Before 2004, former vice president Lien Chan (連戰) was still contemplating a presidential bid and he was therefore still paying attention to public opinion, but after having been soundly defeated in the following elections, he abandoned his concern with elections, turned his back on Taiwan and turned instead toward Beijing to control Taiwan.
From Lien to Ma, and in particular after the party’s collapse in last year’s presidential and legislative elections, a clear division has appeared within the KMT between one faction that wants to contest elections and one that does not.
Today, Beijing is becoming increasingly dependent on the faction that does not want to contest elections to constrain those who want to and it is easy to see how this will all end.
Beijing will in the end have to subdue the KMT as well, but by working together with its secondary enemy to defeat its primary enemy, Beijing has made the KMT think that they will always be partners and the party therefore has come to see its connection to China as the way to survive.
Since it became reliant on Beijing’s economic and political support, the KMT has found itself at an impasse, as its direction, discourse and political program and views were neither pro-China nor pro-Taiwan.
Still, the KMT does not lack clever people and they are very clear on the fact that even if they are giving the impression of being used, they still need to have sufficient support among the Taiwanese public lest they become completely dispensable.
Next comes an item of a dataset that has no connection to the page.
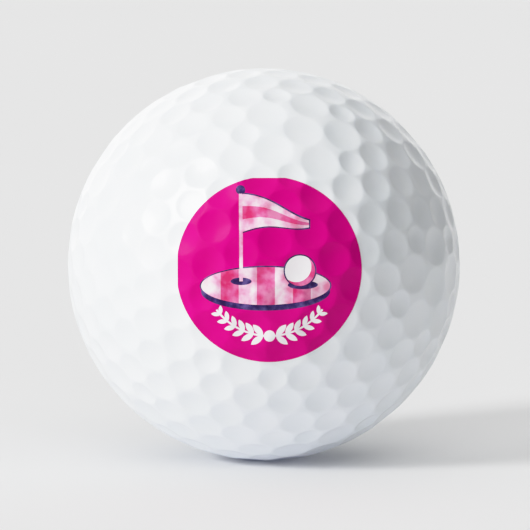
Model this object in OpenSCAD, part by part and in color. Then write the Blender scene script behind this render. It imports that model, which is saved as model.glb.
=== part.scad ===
// Golf ball in three layers, with a round print on its front.
// A rubber core sits in a thin casing, the mantle, and a dimpled cover is moulded round both.
// The print is a disc of magenta ink with a flag, a green and a ball let into it in four more inks.
// Millimetres. The origin is the middle of the ball, +Z is up and the print faces -Y.

/* [Ball] */
// Diameter of the finished ball
ball_d = 42.7; // [42.67:0.01:43]
// Diameter of the rubber core
core_d = 38.5; // [36:0.1:39]
// Wall of the casing between the core and the cover
mantle_t = 1.1; // [0.8:0.1:1.2]

/* [Dimples] */
// Rim diameter of the large dimples
large_d = 4.25; // [3.8:0.05:4.25]
// Rim diameter of the medium dimples
medium_d = 3.6; // [3.2:0.05:3.6]
// Rim diameter of the small dimples
small_d = 3; // [2.6:0.05:3]
// Depth of every dimple below the surface of the ball
dimple_depth = 0.26; // [0.2:0.01:0.3]
// How the dimple pattern is turned on the ball, about X, then Y, then Z
pattern_turn = [-13.7, -15.7, 6.7]; // [-180:0.1:180]

/* [Print] */
// Diameter of the printed disc, measured straight across
print_d = 19.6; // [19:0.1:22]
// How far the disc is trimmed flat at the left and at the top
print_trim = 0.15; // [0:0.05:0.4]
// Thickness of the ink
ink_t = 0.05; // [0.03:0.01:0.06]
// How far the print is turned up from level as the ball lies
print_lift = 5; // [0:1:15]

/* [Picture on the print] */
// Width of the green, across its widest part
green_w = 13.6; // [11:0.2:14]
// Height of the green, as drawn
green_h = 4; // [3:0.2:4.2]
// Height of the flagstick above the hole
stick_h = 9.2; // [7:0.2:9.4]
// Length of the pennant
flag_l = 7; // [4:0.2:7.4]
// Height of the pennant where it meets the stick
flag_h = 4; // [3:0.2:4.4]
// Diameter of the drawn ball
drawn_ball_d = 3.2; // [2:0.1:3.4]
// Width of the dark lines round the pennant, the green and the ball
line_w = 0.14; // [0.1:0.02:0.2]
// Length of the largest leaf of the garland
leaf_l = 1.7; // [1.4:0.1:1.8]
// Number of leaf pairs on each side of the bead in the middle
leaf_pairs = 6; // [3:1:6]

/* [Hidden] */

ball_r = ball_d / 2;
core_r = core_d / 2;
mantle_r = core_r + mantle_t;
print_r = print_d / 2;

// The pattern repeats round the twelve five-fold points of an icosahedron.
// Each row is one kind of place in the fan about such a point:
// [angle out from the point, turn from the line to the next point, rim diameter, fan hands].
// A turn of 0 lies on that line, and a turn of 36 on the line to the middle of a triangle.
point_step = acos(1 / sqrt(5));
midway_turn = 17.5;
midway_angle = atan(tan(point_step / 2) / cos(midway_turn));
BOTH = [1, -1];
ONE = [1];
PLACES = [
    [11.9, 36, large_d, ONE],
    [16.8, 0, small_d, ONE],
    [22.2, 22.6, medium_d, BOTH],
    [26.4, 0, medium_d, ONE],
    [31.6, 36, medium_d, ONE],
    [midway_angle, midway_turn, medium_d, ONE]
];

// The five-fold points: [angle down from the top, turn about the axis, turn of the fan].
FIVES = concat(
    [[0, 0, 0]],
    [for (k = [0:4]) [point_step, 72 * k, 36]],
    [for (k = [0:4]) [180 - point_step, 36 + 72 * k, 0]],
    [[180, 0, 0]]
);

// How far the tool that cuts a dimple reaches past its rim, above the ball and below the bowl
rim_margin = 0.03;
above_ball = 0.3;
below_bowl = 0.1;

// Where the drawn things are on the disc, from its middle
hole_at = [-3, -1.2];
green_at = [-0.4, -1.7];
drawn_ball_at = [3.2, -0.1];

// The hole and the flagstick in it, with a round finial that stands on the end of the stick
hole_w = 2.2;
hole_h = 0.8;
stick_w = 0.36;
finial_d = 1;
finial_rise = 0.4;

// The pennant hangs in one soft wave and tapers to a blunt tip. These are its wave in height and
// in degrees, its droop, the part of its height lost at the tip, and the part that its band takes.
flag_wave = 0.32;
flag_wave_turn = 290;
flag_droop = 0.9;
flag_taper = 0.82;
flag_band_share = 0.35;
flag_steps = 24;

// The green shows its thick edge below it, and has mown stripes across it.
green_edge_h = 0.6;
stripe_w = 1.9;
stripe_step = 3.8;

// The light on the drawn ball is moved up and left by this much. Its shadow lies under it on the right.
ball_light_shift = 0.4;
ball_shadow_shift = [0.3, 0.1];
ball_shadow_h = 0.9;

// A garland of leaves hangs along the foot of the disc, on a thin cord with a bead in the middle.
// Leaf pairs are garland_step degrees apart. The first is drawn in towards the bead by a part of a step,
// each is smaller than the last by leaf_fall of the largest, and the cord ends a little past the last.
garland_r = 7;
garland_step = 8.4;
garland_lead = 0.35;
leaf_share = 0.42;
leaf_fall = 0.07;
leaf_turn = 42;
cord_w = 0.2;
cord_end = 0.3;
bead_d = 1.2;

// Sides of the round outlines, the balls, the bowls of the dimples and the ellipses
arc_fn = 400;
ball_fn = 160;
bowl_fn = 48;
ellipse_fn = 60;

function along_x(v, a) = [v.x, v.y * cos(a) - v.z * sin(a), v.y * sin(a) + v.z * cos(a)];
function along_y(v, a) = [v.x * cos(a) + v.z * sin(a), v.y, v.z * cos(a) - v.x * sin(a)];
function along_z(v, a) = [v.x * cos(a) - v.y * sin(a), v.x * sin(a) + v.y * cos(a), v.z];
function out_at(angle, turn) = [sin(angle) * cos(turn), sin(angle) * sin(turn), cos(angle)];

// A place in the fan of one five-fold point, as a direction in the pattern.
function in_fan(five, angle, turn) = along_z(along_y(out_at(angle, turn + five[2]), five[0]), five[1]);

// A direction in the pattern, as a direction on the ball.
function on_ball(v) = along_z(along_y(along_x(v, pattern_turn.x), pattern_turn.y), pattern_turn.z);

// Every dimple of the ball: [direction, rim diameter].
DIMPLES = [
    for (five = FIVES)
        each concat(
            [[on_ball(in_fan(five, 0, 0)), large_d]],
            [
                for (place = PLACES, step = [0:4], hand = place[3])
                    [on_ball(in_fan(five, place[0], 72 * step + hand * place[1])), place[2]]
            ]
        )
];

// The dimples that the print reaches.
print_reach = asin((print_r + large_d) / ball_r);
PRINTED_DIMPLES = [for (dimple = DIMPLES) if (-dimple[0].y > cos(print_reach)) dimple];

// ---------- the dimpled surface ----------

// The bowl that one dimple takes out of the ball, on +Z.
// Its wall is part of a sphere. A rise of ink_t gives the bowl in the face of the ink.
module dimple_bowl(rim_d, rise) {
    rim_z = sqrt(ball_r * ball_r - rim_d * rim_d / 4);
    sag = dimple_depth - (ball_r - rim_z);
    bowl_r = (rim_d * rim_d / 4 + sag * sag) / (2 * sag);
    rotate_extrude($fn = bowl_fn)
        intersection() {
            translate([0, rim_z - sag + bowl_r])
                circle(r = bowl_r - rise, $fn = arc_fn);
            translate([0, ball_r - dimple_depth - below_bowl])
                square([rim_d / 2 + rim_margin, dimple_depth + below_bowl + above_ball]);
        }
}

module dimple_bowls(dimples, rise = 0) {
    for (dimple = dimples)
        rotate([0, acos(dimple[0].z), atan2(dimple[0].y, dimple[0].x)])
            dimple_bowl(dimple[1], rise);
}

module as_it_lies() {
    rotate([-print_lift, 0, 0])
        children();
}

// ---------- the drawings, seen from the front ----------

module ellipse(w, h) {
    turns = [for (k = [0:ellipse_fn - 1]) 360 * k / ellipse_fn];
    polygon([for (turn = turns) [w / 2 * cos(turn), h / 2 * sin(turn)]]);
}

module disc_outline() {
    intersection() {
        circle(r = print_r, $fn = arc_fn);
        translate([print_trim - print_r, -print_r])
            square([print_d, print_d - print_trim]);
    }
}

// The green, or with a margin the green and the line round it
module green_outline(margin = 0) {
    translate(green_at)
        ellipse(green_w + 2 * margin, green_h + 2 * margin);
}

// The middle line of the pennant and half its height, at a share t of its length
function flag_mid(t) = flag_wave * sin(flag_wave_turn * t) - flag_droop * t - flag_h / 2;
function flag_half(t) = flag_h / 2 * (1 - flag_taper * t);

// The band of the pennant between two levels, where -1 is its foot and 1 is its top.
// The margin widens it above and below, and beyond the tip.
module flag_band(low, high, margin = 0) {
    shares = [for (k = [0:flag_steps]) k / flag_steps];
    end = flag_l + margin;
    top = [for (t = shares) [end * t, flag_mid(t) + high * flag_half(t) + margin]];
    foot = [for (t = shares) [end * (1 - t), flag_mid(1 - t) + low * flag_half(1 - t) - margin]];
    translate([hole_at.x + stick_w / 2, hole_at.y + stick_h])
        polygon(concat(top, foot));
}

module flag_outline(margin = 0) {
    flag_band(-1, 1, margin);
}

module stick_outline() {
    translate([hole_at.x - stick_w / 2, hole_at.y])
        square([stick_w, stick_h]);
}

module finial_outline() {
    translate([hole_at.x, hole_at.y + stick_h + finial_rise])
        circle(d = finial_d, $fn = arc_fn);
}

module hole_outline() {
    translate(hole_at)
        ellipse(hole_w, hole_h);
}

module ball_outline(margin = 0) {
    translate(drawn_ball_at)
        circle(d = drawn_ball_d + 2 * margin, $fn = arc_fn);
}

// The side of the drawn ball that is turned from the light
module ball_shade() {
    difference() {
        ball_outline();
        translate(drawn_ball_at + [-ball_light_shift, ball_light_shift])
            circle(d = drawn_ball_d, $fn = arc_fn);
    }
}

// A leaf between two equal arcs, with its stalk at the origin and its tip on +X
module leaf(l) {
    w = leaf_share * l;
    arc_r = (l * l + w * w) / (4 * w);
    intersection() {
        translate([l / 2, arc_r - w / 2])
            circle(r = arc_r, $fn = arc_fn);
        translate([l / 2, w / 2 - arc_r])
            circle(r = arc_r, $fn = arc_fn);
    }
}

module half_garland() {
    for (k = [1:leaf_pairs], side = [-1, 1])
        rotate(garland_step * (k - garland_lead))
            translate([0, -garland_r])
                rotate(side * leaf_turn)
                    leaf(leaf_l * (1 - leaf_fall * k));
}

module cord_outline() {
    half_span = garland_step * (leaf_pairs + cord_end);
    far = 2 * garland_r;
    intersection() {
        difference() {
            circle(r = garland_r + cord_w / 2, $fn = arc_fn);
            circle(r = garland_r - cord_w / 2, $fn = arc_fn);
        }
        polygon([
            [0, 0],
            far * [-sin(half_span), -cos(half_span)],
            [0, -2 * far],
            far * [sin(half_span), -cos(half_span)]
        ]);
    }
}

module garland() {
    half_garland();
    mirror([1, 0])
        half_garland();
    cord_outline();
    translate([0, -garland_r])
        circle(d = bead_d, $fn = arc_fn);
}

// ---------- which ink lies where ----------

module navy_area() {
    difference() {
        union() {
            hole_outline();
            finial_outline();
            ball_outline(line_w);
            difference() {
                flag_outline(line_w);
                flag_outline();
            }
            // The line round the green, and its shaded edge
            difference() {
                union() {
                    green_outline(line_w);
                    translate([0, -green_edge_h])
                        green_outline();
                }
                green_outline();
            }
            // The shadow under the drawn ball
            translate(drawn_ball_at + ball_shadow_shift - [0, drawn_ball_d / 2])
                ellipse(drawn_ball_d, ball_shadow_h);
        }
        ball_outline();
        stick_outline();
    }
}

module white_area() {
    difference() {
        ball_outline();
        ball_shade();
    }
    garland();
}

module rose_area() {
    ball_shade();
    flag_band(-flag_band_share, flag_band_share);
    difference() {
        // Mown stripes across the green
        intersection() {
            green_outline();
            for (side = [-1, 0, 1])
                translate(green_at + [stripe_step * side, 0])
                    square([stripe_w, 2 * green_h], center = true);
        }
        stick_outline();
        ball_outline();
        navy_area();
    }
}

module pale_area() {
    difference() {
        union() {
            green_outline();
            flag_outline();
        }
        rose_area();
        navy_area();
        ball_outline();
    }
    stick_outline();
}

// ---------- the inks ----------

// A drawing of ink over the dimpled face of the cover.
module ink() {
    as_it_lies()
        difference() {
            intersection() {
                difference() {
                    sphere(r = ball_r + ink_t, $fn = ball_fn);
                    dimple_bowls(PRINTED_DIMPLES, ink_t);
                }
                rotate([90, 0, 0])
                    linear_extrude(ball_d)
                        children();
            }
            difference() {
                sphere(r = ball_r, $fn = ball_fn);
                dimple_bowls(PRINTED_DIMPLES);
            }
        }
}

module magenta_ink() {
    color("mediumvioletred")
        ink()
            difference() {
                disc_outline();
                pale_area();
                rose_area();
                navy_area();
                white_area();
            }
}

module pale_pink_ink() {
    color("pink")
        ink()
            pale_area();
}

module rose_ink() {
    color("palevioletred")
        ink()
            rose_area();
}

module navy_ink() {
    color("darkslateblue")
        ink()
            navy_area();
}

module white_ink() {
    color("white")
        ink()
            white_area();
}

// ---------- the ball ----------

module core() {
    color("steelblue")
        sphere(r = core_r, $fn = ball_fn);
}

module mantle() {
    color("lightgrey")
        difference() {
            sphere(r = mantle_r, $fn = ball_fn);
            sphere(r = core_r, $fn = ball_fn);
        }
}

module cover() {
    color("whitesmoke")
        as_it_lies()
            difference() {
                sphere(r = ball_r, $fn = ball_fn);
                sphere(r = mantle_r, $fn = ball_fn);
                dimple_bowls(DIMPLES);
            }
}

core();
mantle();
cover();
magenta_ink();
pale_pink_ink();
rose_ink();
navy_ink();
white_ink();
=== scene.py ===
"""Looks of a printed golf ball, built round its CAD frame.

Lengths are in millimetres until a mesh is made, and in metres from there on.
+Z is up and the print faces -Y.
"""
import math

import bmesh
import bpy
import numpy as np
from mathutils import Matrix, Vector
from mathutils.geometry import delaunay_2d_cdt
from mathutils.kdtree import KDTree


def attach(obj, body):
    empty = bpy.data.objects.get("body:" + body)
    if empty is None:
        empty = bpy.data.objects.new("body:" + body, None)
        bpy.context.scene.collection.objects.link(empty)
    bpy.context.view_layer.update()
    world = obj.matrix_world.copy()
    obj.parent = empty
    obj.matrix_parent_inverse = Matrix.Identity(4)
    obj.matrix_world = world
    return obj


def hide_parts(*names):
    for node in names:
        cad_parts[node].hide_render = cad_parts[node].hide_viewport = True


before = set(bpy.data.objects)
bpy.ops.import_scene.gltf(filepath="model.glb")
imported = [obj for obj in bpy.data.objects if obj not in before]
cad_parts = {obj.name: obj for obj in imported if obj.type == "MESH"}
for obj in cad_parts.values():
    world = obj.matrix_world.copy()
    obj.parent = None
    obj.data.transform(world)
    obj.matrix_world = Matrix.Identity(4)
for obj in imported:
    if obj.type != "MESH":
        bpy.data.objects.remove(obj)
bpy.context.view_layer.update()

MM = 0.001

# ---------- sizes, as in the design ----------

BALL_R = 42.7 / 2
MANTLE_R = 38.5 / 2 + 1.1
LARGE_D = 4.25
MEDIUM_D = 3.6
SMALL_D = 3.0
DIMPLE_DEPTH = 0.26
PATTERN_TURN = (-13.7, -15.7, 6.7)

PRINT_R = 19.6 / 2
PRINT_TRIM = 0.15
PRINT_LIFT = 5

GREEN_AT = (-0.4, -1.7)
GREEN_W = 13.6
GREEN_H = 4.0
GREEN_EDGE_H = 0.6
STRIPE_W = 1.9
STRIPE_STEP = 3.8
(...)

In the end, the KMT must find a way to appear to be the Taiwanese Nationalist Party, and while it is opposed to Taiwanese independence, it still has to make voters associate them with ROC independence, while eventual unification remains in a distant, indeterminate future.
Was that not what Ma did? What will Wu do? Everyone is waiting to see how this battle between Taiwanese independence and KMT independence will develop.